Pastelitos de Guayaba
pastelitos fresh from
the oven
Upon moving to Miami, it took me a while to figure out that what I called a “turnover” is actually a pastelito in Miami.  While a pastelito is basically a turnover, it represents so much more culturally.  It’s a snack enjoyed by strangers at a Cuban coffee window or a treat shared amongst friends and family at a casual gathering or for breakfast.  The pastry is similar to puff pastry, and by all means can be made with puff pastry, but when you bite into an authentic pastelito, you can taste that the pastry is not all butter…you can taste the lard.  The most traditional sweet filling is cream cheese and guava, although pineapple and coconut are also popular.  Pastelitos can be savory, too, and filled with meat and/or cheese.  In the case of both sweet and savory pastelitos, the pastries are topped with a thin sweet glaze.

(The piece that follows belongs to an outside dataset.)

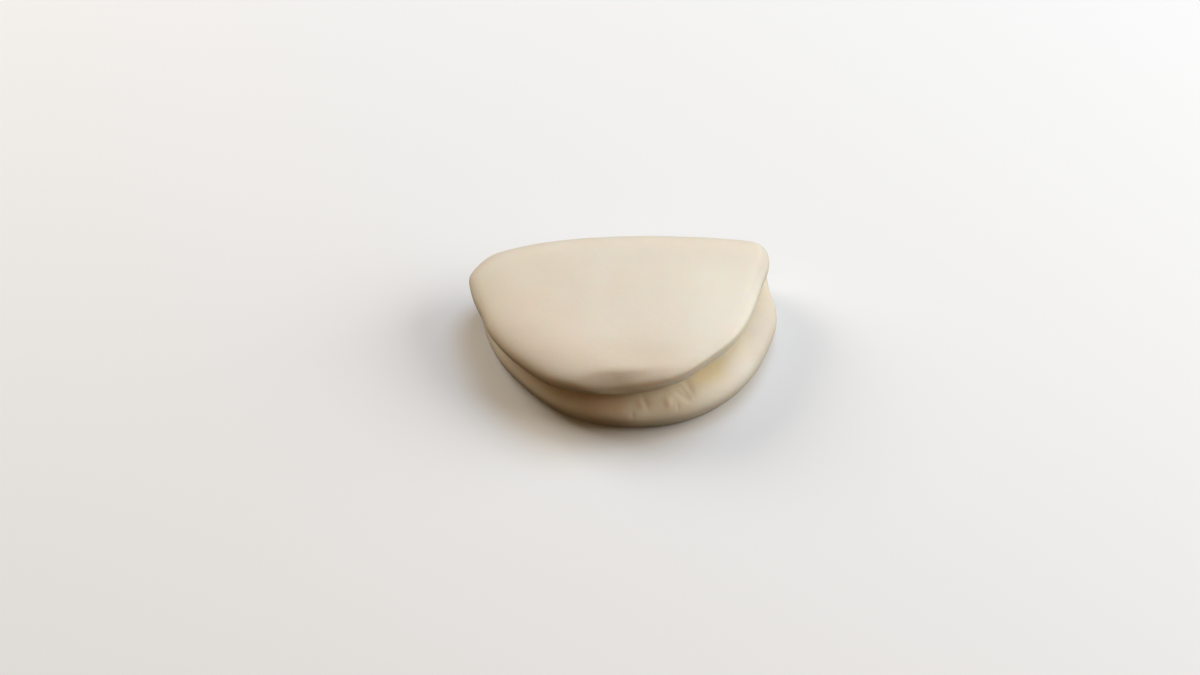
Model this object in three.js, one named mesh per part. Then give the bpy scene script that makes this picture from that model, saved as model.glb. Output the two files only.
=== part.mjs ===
// A folded steamed bun: one oval of leavened dough, folded over on itself and steamed until it puffs.
// It lies flat on its lower leaf. Millimetres, +Z up. The fold runs along X at the back (+Y), the mouth
// faces the front (-Y), and the origin is on the resting face, under the middle of the bun's box.
//
// The bun starts as a box whose broad faces become the two skins of the dough sheet. On the sheet, u runs
// along the fold and v across it: v is 0 on the fold line, positive on the upper leaf and negative on the
// lower one. The sheet is then bent round the fold line, with a thin slit left between the leaves.

import * as THREE from "three";

// Driving dimensions
const halfLength = 50; // half the oval's length, along the fold
const upperReach = 65.7; // from the fold line to the upper lip, along the dough
const lowerReach = 67.2; // from the fold line to the lower lip
const upperThickness = 12.2;
const lowerThickness = 13.9;
const crownHeight = 1.5; // how far the upper leaf swells in its middle
const slitGap = 0.6; // the closed mouth's slit, between the two leaves
const hingeGap = 2; // the same slit where it ends, inside the fold
const hingeGapLength = 20; // how far from the fold line the slit narrows to slitGap

// How full each quarter of the oval is: 2 is an ellipse, and more is squarer
const fullness = { upperLeft: 2.05, upperRight: 1.97, lowerLeft: 2.24, lowerRight: 2.16 };

// The oval wasn't folded quite square, so the leaves don't lie exactly over each other
const lean = -0.02; // sideways shift for each millimetre across the sheet
const upperSlip = -0.3; // sideways shift of a whole leaf along the fold
const lowerSlip = 2.7;
const slipLength = 18; // distance from the fold line over which the slip builds up

// The ends of the fold are thinner, and curve forward
const leftEnd = { thinning: 0.08, pullForward: 4.5 };
const rightEnd = { thinning: 0, pullForward: 4.2 };
const endPower = 3;

// The rims are puffed up and round, softly on the left and more tightly on the right. The rounding starts
// this far in from the edge on the outer skin and on the slit side, and its section is a superellipse.
const upperRim = { skin: { left: 14, right: 8 }, slit: { left: 6.5, right: 6.5 }, fullness: 2.15 };
const lowerRim = { skin: { left: 6, right: 4.5 }, slit: { left: 12, right: 9 }, fullness: 1.9 };
const rimBlend = 0.35; // one rim passes into the other over this share of the way from the fold to a lip

// A shallow hollow in the front lip of the upper leaf, between two shares of the way to the lip
const lipHollow = { u: 2, halfWidth: 13, depth: 1.2, starts: 0.72, fullyDeep: 0.92 };

// Steps of the mesh
const stepsAlong = 30;
const stepsAcross = 44;
const stepsThrough = 8;
const rowSpacingAtFold = 0.4; // of even rows: closer together at the fold, further apart at the lips

const bendRadius = (upperThickness + lowerThickness) / 4 + slitGap / 2; // of the sheet's middle
const bendLength = (Math.PI / 2) * bendRadius; // from the fold line to where a leaf is flat

const { abs, cos, sin, sign, hypot, atan2, min, max, PI } = Math;

function smooth(x) {
  const c = min(max(x, 0), 1);
  return c * c * (3 - 2 * c);
}

// A power that keeps the sign, as superellipses use it.
function signedPower(x, p) {
  return sign(x) * abs(x) ** p;
}

function blend(from, to, share) {
  return from + (to - from) * share;
}

// The edge of the flat sheet at an angle from +u, before it is folded.
function ovalEdge(angle) {
  const upper = sin(angle) >= 0;
  const right = cos(angle) >= 0;
  const leaf = upper ? "upper" : "lower";
  const n = fullness[leaf + (right ? "Right" : "Left")];
  const reach = upper ? upperReach : lowerReach;
  const v = reach * signedPower(sin(angle), 2 / n);
  return { u: halfLength * signedPower(cos(angle), 2 / n) + lean * v, v };
}

// Takes a corner of the box, each coordinate from -1 to 1, to its place in the sheet: u, v, the share of
// the way from the slit side to the outer skin, and the share of the way from the middle to the rim.
function onSheet(box) {
  const row = box.y * (rowSpacingAtFold + (1 - rowSpacingAtFold) * abs(box.y));
  const discX = box.x * Math.sqrt(1 - row ** 2 / 2);
  const discY = row * Math.sqrt(1 - box.x ** 2 / 2);
  const edge = ovalEdge(atan2(discY, discX));
  const edgeDistance = hypot(edge.u, edge.v);
  const tilt = (-box.z * PI) / 2; // 0 at the middle of the rim; the underside is the outer skin
  const side = tilt > 0 ? "skin" : "slit";
  const rightward = (1 + min(max(edge.u / halfLength, -1), 1)) / 2;
  const upperStart = blend(upperRim[side].left, upperRim[side].right, rightward);
  const lowerStart = blend(lowerRim[side].left, lowerRim[side].right, rightward);
  const upward = smooth((discY / rimBlend + 1) / 2); // 0 on the lower leaf, 1 on the upper one
  const roundingStart = blend(lowerStart, upperStart, upward);
  const power = 2 / blend(lowerRim.fullness, upperRim.fullness, upward);
  const inset = roundingStart * (1 - max(cos(tilt), 0) ** power);
  const share = (hypot(discX, discY) * (edgeDistance - inset)) / edgeDistance;
  return {
    u: edge.u * share,
    v: edge.v * share,
    through: 0.5 + 0.5 * signedPower(sin(tilt), power),
    outward: share,
  };
}

// How thick the dough is at a place in the sheet.
function thickness({ u, v, outward }, endShare) {
  const leaf = smooth((v / bendLength + 1) / 2); // 0 on the lower leaf, 1 on the upper one
  const crown = leaf * crownHeight * (1 - outward ** 2);
  const aside = (u - lipHollow.u) / lipHollow.halfWidth;
  const { starts, fullyDeep } = lipHollow;
  const towardsLip = smooth((v / upperReach - starts) / (fullyDeep - starts));
  const hollow = lipHollow.depth * towardsLip * Math.exp(-(aside ** 2));
  return (lowerThickness + (upperThickness - lowerThickness) * leaf) * endShare + crown - hollow;
}

// Bends the sheet round the fold line and returns the place in the bun.
function fold(place) {
  const { u, v, through } = place;
  const slip = v >= 0 ? upperSlip : lowerSlip;
  const x = u + slip * smooth(abs(v) / slipLength);
  const end = x < 0 ? leftEnd : rightEnd;
  const towardsEnd = (abs(x) / halfLength) ** endPower;
  const endShare = 1 - end.thinning * towardsEnd;
  const halfSlit = slitGap / 2;
  const slitHere = halfSlit + (hingeGap / 2 - halfSlit) * (1 - smooth(abs(v) / hingeGapLength));
  const skin = halfSlit + thickness(place, endShare); // from the slit's middle to the outer skin
  const radius = slitHere + through * (skin - slitHere);
  const turn = min(max(v / bendRadius, -PI / 2), PI / 2);
  const flat = max(abs(v) - bendLength, 0);
  const slitHeight = lowerThickness * endShare + halfSlit;
  return new THREE.Vector3(
    x,
    radius * cos(turn) - flat - end.pullForward * towardsEnd,
    slitHeight + radius * sin(turn),
  );
}

function bunGeometry() {
  const geometry = new THREE.BoxGeometry(2, 2, 2, stepsAlong, stepsAcross, stepsThrough);
  const position = geometry.getAttribute("position");
  const corner = new THREE.Vector3();
  for (let i = 0; i < position.count; i++) {
    corner.fromBufferAttribute(position, i);
    const place = fold(onSheet(corner));
    position.setXYZ(i, place.x, place.y, place.z);
  }
  geometry.computeBoundingBox();
  const middle = geometry.boundingBox.getCenter(new THREE.Vector3());
  geometry.translate(-middle.x, -middle.y, -geometry.boundingBox.min.z);
  geometry.computeVertexNormals();
  return geometry;
}

const dough = new THREE.MeshStandardMaterial({ color: 0xe4d9c7, roughness: 0.62, metalness: 0 });
const bun = new THREE.Mesh(bunGeometry(), dough);
bun.name = "bun";

const group = new THREE.Group();
group.name = "steamed_bun";
group.add(bun);

export default group;
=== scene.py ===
# A folded steamed bun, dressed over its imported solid. Metres, +Z up, in the part's own frame.
from math import atan2, cos, degrees, exp, hypot, log, pi, radians, sin, sqrt

import bmesh
import bpy
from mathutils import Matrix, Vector, noise


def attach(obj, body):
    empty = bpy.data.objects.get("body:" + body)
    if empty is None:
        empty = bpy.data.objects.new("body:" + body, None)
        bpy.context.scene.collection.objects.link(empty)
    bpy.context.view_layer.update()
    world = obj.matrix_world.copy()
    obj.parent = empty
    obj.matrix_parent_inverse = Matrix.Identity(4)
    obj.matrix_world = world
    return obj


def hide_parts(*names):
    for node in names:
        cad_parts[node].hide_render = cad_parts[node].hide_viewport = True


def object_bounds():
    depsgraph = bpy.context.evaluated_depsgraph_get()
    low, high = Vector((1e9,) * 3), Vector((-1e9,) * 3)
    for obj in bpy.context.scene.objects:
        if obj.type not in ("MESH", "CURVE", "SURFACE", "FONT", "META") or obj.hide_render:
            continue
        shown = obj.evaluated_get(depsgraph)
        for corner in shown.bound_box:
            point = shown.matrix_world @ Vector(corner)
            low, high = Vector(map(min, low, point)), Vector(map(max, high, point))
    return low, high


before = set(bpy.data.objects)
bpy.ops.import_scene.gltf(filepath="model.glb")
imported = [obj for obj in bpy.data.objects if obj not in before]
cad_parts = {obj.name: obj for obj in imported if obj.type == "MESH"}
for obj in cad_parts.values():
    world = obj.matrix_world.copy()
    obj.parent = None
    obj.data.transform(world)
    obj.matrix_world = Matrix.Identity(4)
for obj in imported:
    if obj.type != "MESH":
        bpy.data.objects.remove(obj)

cadLow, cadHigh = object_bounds()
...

guava and cream cheese filling
I made a batch of guava and cream cheese pastelitos using puff pastry, and I could not believe how amazingly delicious they tasted when they were fresh from the oven.  Plus, they are so easy to make.  Puff Pastry, a slice of guava paste, and some cream cheese mixed with a little milk, fresh lemon juice, and sugar create a perfect little pie.  I put an egg wash on them, baked for thirty minutes, and brushed them with simple syrup five minutes before they finished baking.  Perfect, delicious pastelitos!  I took some to work the next day, and we all agreed that these were some of the best pastelitos we’d ever tasted.  Another Y’all Taste This victory!

All in all, my week of Cuban cuisine was more comforting than enlightening, but I enjoyed making these dishes that I have grown to love.  Making them taught me about the layers of flavors used to create them, and introducing them to my family gave me an opportunity to rediscover their charms.